Larry qualified for the HOPE because of his limited income and assets. With the HOPE in hand, Cynthia helped Larry apply for the Pay as You Stay (PAYS) program. PAYS helps Michigan homeowners who have fallen behind on their property taxes stay in their homes. It provides affordable payment plans and eliminates penalties, interest and fees for eligible homeowners. Under PAYS, homeowners pay only their back taxes or 10 percent of the home’s taxable value, whichever is less.
Larry’s PAYS’ settlement to resolve all his back taxes was about $1,100. Cynthia then helped him apply for the Detroit Tax Relief Fund, which can wipe out back taxes for Detroit homeowners who qualify for the HOPE and PAYS. The Fund is made possible through a generous donation by the Gilbert Family Foundation. It paid off Larry’s $1,100 PAYS amount.

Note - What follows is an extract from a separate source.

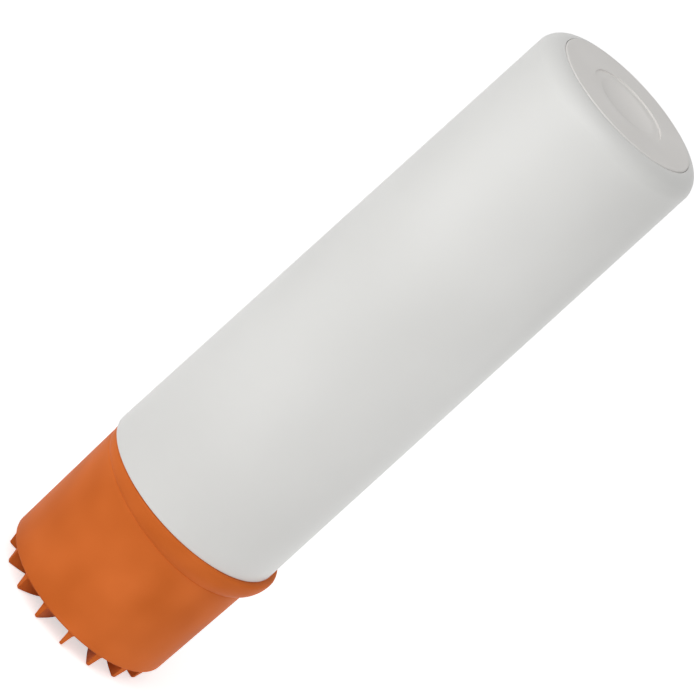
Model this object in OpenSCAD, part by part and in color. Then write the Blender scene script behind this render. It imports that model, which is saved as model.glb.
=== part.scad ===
// Water filter cartridge: a white canister with a welded end disc, an orange base cap
// with an off-centre lip and a ring of blades, and the carbon filter element inside.
// It stands on the tips of its blades at z = 0, with its axis along +Z.

/* [Canister] */
// Outer radius of the canister where it steps onto the cap
canister_r = 27.7; // [26:0.1:34]
// Length of the canister from that step to its flat end
canister_len = 154.05; // [90:0.05:240]
// Draft of the canister wall on each side, in degrees
canister_draft = 0.52; // [0:0.01:0.7]
// Wall thickness of the canister
canister_wall = 2.2; // [1.6:0.1:3]
// Radius of the round shoulder at the closed end
shoulder_r = 5.4; // [4:0.1:6.5]
// Width of the shoulder, from the wall in to the edge of the end disc
shoulder_w = 4.9; // [3:0.1:6]
// How far the neck is stepped in from the canister's outer radius
neck_step = 3.6; // [3:0.1:5]
// Wall thickness of the neck
neck_wall = 2.3; // [1.8:0.1:3]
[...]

“I was so excited and relieved for Larry to get his family home free and clear of debt, and he no longer had to worry about losing it and where he would go on his limited income,” Cynthia said.
The Southwest Solutions’ Homeownership Assistance Team (HAT) has helped more than 200 Detroit homeowners secure property tax exemptions in the two years before this one. Each of those homeowners then became eligible for PAYS and the Detroit Tax Relief Fund. The deadline to file for the exemption this year is December 13.
“We strongly encourage all Detroit homeowners who are struggling to pay their property taxes to take advantage of this program so they can keep their homes, like Larry,” said Alex Makohn, Manager of Southwest Solutions’ HAT.
Larry is now focused on making needed improvements to his home. He will be applying for home repair loans and grants available to low-income homeowners.
“I came from a good home and I want it to be a good home again,” Larry said.